### Given material

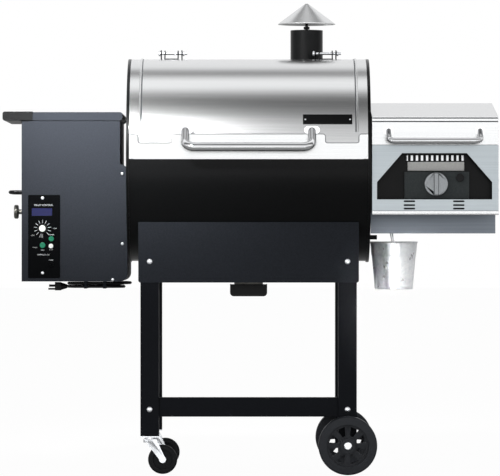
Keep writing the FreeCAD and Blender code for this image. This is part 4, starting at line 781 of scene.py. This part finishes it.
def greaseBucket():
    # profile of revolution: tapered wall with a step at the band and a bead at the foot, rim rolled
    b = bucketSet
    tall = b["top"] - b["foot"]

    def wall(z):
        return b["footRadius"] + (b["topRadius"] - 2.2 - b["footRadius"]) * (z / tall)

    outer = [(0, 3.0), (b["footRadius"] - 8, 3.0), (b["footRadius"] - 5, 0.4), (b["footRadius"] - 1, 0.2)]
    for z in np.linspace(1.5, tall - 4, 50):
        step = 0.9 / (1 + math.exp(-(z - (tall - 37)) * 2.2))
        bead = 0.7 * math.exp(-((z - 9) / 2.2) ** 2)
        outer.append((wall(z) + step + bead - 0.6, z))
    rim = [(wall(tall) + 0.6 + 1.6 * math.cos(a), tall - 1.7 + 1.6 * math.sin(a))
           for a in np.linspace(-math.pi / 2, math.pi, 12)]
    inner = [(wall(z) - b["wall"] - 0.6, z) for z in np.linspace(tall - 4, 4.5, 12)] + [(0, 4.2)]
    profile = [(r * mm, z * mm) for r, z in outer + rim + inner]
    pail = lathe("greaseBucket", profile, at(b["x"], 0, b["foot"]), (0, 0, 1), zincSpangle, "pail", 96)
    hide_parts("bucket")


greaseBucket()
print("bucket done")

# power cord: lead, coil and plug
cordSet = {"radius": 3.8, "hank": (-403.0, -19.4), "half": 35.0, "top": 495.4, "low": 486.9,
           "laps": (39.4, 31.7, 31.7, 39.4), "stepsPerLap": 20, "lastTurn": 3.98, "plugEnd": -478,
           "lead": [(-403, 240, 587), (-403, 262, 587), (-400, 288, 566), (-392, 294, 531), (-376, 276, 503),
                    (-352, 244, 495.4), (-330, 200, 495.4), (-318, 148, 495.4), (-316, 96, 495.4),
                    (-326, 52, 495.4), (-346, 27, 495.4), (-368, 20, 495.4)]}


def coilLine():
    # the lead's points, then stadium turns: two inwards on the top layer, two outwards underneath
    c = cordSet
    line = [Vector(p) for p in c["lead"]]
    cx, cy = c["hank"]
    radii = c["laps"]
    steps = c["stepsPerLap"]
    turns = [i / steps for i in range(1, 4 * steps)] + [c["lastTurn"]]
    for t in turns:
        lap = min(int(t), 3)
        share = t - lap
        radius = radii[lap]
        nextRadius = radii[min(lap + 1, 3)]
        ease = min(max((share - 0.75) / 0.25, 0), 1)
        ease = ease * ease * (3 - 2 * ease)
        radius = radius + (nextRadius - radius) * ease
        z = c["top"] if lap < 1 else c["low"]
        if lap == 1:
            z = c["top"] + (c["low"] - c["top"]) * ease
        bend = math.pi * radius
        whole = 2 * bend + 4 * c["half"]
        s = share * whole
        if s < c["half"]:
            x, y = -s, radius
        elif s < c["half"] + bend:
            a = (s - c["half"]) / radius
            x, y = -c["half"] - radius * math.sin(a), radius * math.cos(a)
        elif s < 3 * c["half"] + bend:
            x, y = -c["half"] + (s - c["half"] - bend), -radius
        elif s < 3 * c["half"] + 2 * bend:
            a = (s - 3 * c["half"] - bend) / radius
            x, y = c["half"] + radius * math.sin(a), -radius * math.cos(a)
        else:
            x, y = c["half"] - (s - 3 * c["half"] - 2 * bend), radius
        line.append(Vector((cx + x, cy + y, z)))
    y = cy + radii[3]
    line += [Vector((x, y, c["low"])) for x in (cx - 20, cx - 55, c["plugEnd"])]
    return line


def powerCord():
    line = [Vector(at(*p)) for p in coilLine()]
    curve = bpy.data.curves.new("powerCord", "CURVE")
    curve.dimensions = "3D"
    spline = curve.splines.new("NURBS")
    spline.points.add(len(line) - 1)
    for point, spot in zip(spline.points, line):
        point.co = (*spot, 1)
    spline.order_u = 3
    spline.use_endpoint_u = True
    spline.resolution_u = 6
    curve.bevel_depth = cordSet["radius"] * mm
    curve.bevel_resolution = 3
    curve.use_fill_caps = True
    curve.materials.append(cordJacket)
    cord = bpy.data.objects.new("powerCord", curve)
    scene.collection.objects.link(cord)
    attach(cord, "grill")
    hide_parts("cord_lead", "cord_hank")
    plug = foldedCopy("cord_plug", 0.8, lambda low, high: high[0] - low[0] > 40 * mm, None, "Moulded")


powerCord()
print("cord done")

### Aim
Write out the whole listing again. Match it word for word.

### Response to the exercise
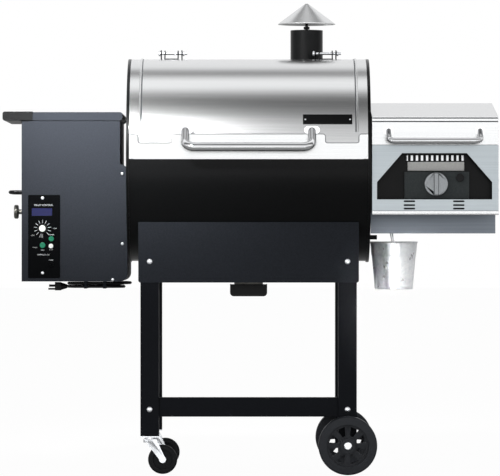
Keep writing the FreeCAD and Blender code for this image. This is part 4, starting at line 781 of scene.py. This part finishes it.
def greaseBucket():
    # profile of revolution: tapered wall with a step at the band and a bead at the foot, rim rolled
    b = bucketSet
    tall = b["top"] - b["foot"]

    def wall(z):
        return b["footRadius"] + (b["topRadius"] - 2.2 - b["footRadius"]) * (z / tall)

    outer = [(0, 3.0), (b["footRadius"] - 8, 3.0), (b["footRadius"] - 5, 0.4), (b["footRadius"] - 1, 0.2)]
    for z in np.linspace(1.5, tall - 4, 50):
        step = 0.9 / (1 + math.exp(-(z - (tall - 37)) * 2.2))
        bead = 0.7 * math.exp(-((z - 9) / 2.2) ** 2)
        outer.append((wall(z) + step + bead - 0.6, z))
    rim = [(wall(tall) + 0.6 + 1.6 * math.cos(a), tall - 1.7 + 1.6 * math.sin(a))
           for a in np.linspace(-math.pi / 2, math.pi, 12)]
    inner = [(wall(z) - b["wall"] - 0.6, z) for z in np.linspace(tall - 4, 4.5, 12)] + [(0, 4.2)]
    profile = [(r * mm, z * mm) for r, z in outer + rim + inner]
    pail = lathe("greaseBucket", profile, at(b["x"], 0, b["foot"]), (0, 0, 1), zincSpangle, "pail", 96)
    hide_parts("bucket")


greaseBucket()
print("bucket done")

# power cord: lead, coil and plug
cordSet = {"radius": 3.8, "hank": (-403.0, -19.4), "half": 35.0, "top": 495.4, "low": 486.9,
           "laps": (39.4, 31.7, 31.7, 39.4), "stepsPerLap": 20, "lastTurn": 3.98, "plugEnd": -478,
           "lead": [(-403, 240, 587), (-403, 262, 587), (-400, 288, 566), (-392, 294, 531), (-376, 276, 503),
                    (-352, 244, 495.4), (-330, 200, 495.4), (-318, 148, 495.4), (-316, 96, 495.4),
                    (-326, 52, 495.4), (-346, 27, 495.4), (-368, 20, 495.4)]}


def coilLine():
    # the lead's points, then stadium turns: two inwards on the top layer, two outwards underneath
    c = cordSet
    line = [Vector(p) for p in c["lead"]]
    cx, cy = c["hank"]
    radii = c["laps"]
    steps = c["stepsPerLap"]
    turns = [i / steps for i in range(1, 4 * steps)] + [c["lastTurn"]]
    for t in turns:
        lap = min(int(t), 3)
        share = t - lap
        radius = radii[lap]
        nextRadius = radii[min(lap + 1, 3)]
        ease = min(max((share - 0.75) / 0.25, 0), 1)
        ease = ease * ease * (3 - 2 * ease)
        radius = radius + (nextRadius - radius) * ease
        z = c["top"] if lap < 1 else c["low"]
        if lap == 1:
            z = c["top"] + (c["low"] - c["top"]) * ease
        bend = math.pi * radius
        whole = 2 * bend + 4 * c["half"]
        s = share * whole
        if s < c["half"]:
            x, y = -s, radius
        elif s < c["half"] + bend:
            a = (s - c["half"]) / radius
            x, y = -c["half"] - radius * math.sin(a), radius * math.cos(a)
        elif s < 3 * c["half"] + bend:
            x, y = -c["half"] + (s - c["half"] - bend), -radius
        elif s < 3 * c["half"] + 2 * bend:
            a = (s - 3 * c["half"] - bend) / radius
            x, y = c["half"] + radius * math.sin(a), -radius * math.cos(a)
        else:
            x, y = c["half"] - (s - 3 * c["half"] - 2 * bend), radius
        line.append(Vector((cx + x, cy + y, z)))
    y = cy + radii[3]
    line += [Vector((x, y, c["low"])) for x in (cx - 20, cx - 55, c["plugEnd"])]
    return line


def powerCord():
    line = [Vector(at(*p)) for p in coilLine()]
    curve = bpy.data.curves.new("powerCord", "CURVE")
    curve.dimensions = "3D"
    spline = curve.splines.new("NURBS")
    spline.points.add(len(line) - 1)
    for point, spot in zip(spline.points, line):
        point.co = (*spot, 1)
    spline.order_u = 3
    spline.use_endpoint_u = True
    spline.resolution_u = 6
    curve.bevel_depth = cordSet["radius"] * mm
    curve.bevel_resolution = 3
    curve.use_fill_caps = True
    curve.materials.append(cordJacket)
    cord = bpy.data.objects.new("powerCord", curve)
    scene.collection.objects.link(cord)
    attach(cord, "grill")
    hide_parts("cord_lead", "cord_hank")
    plug = foldedCopy("cord_plug", 0.8, lambda low, high: high[0] - low[0] > 40 * mm, None, "Moulded")


powerCord()
print("cord done")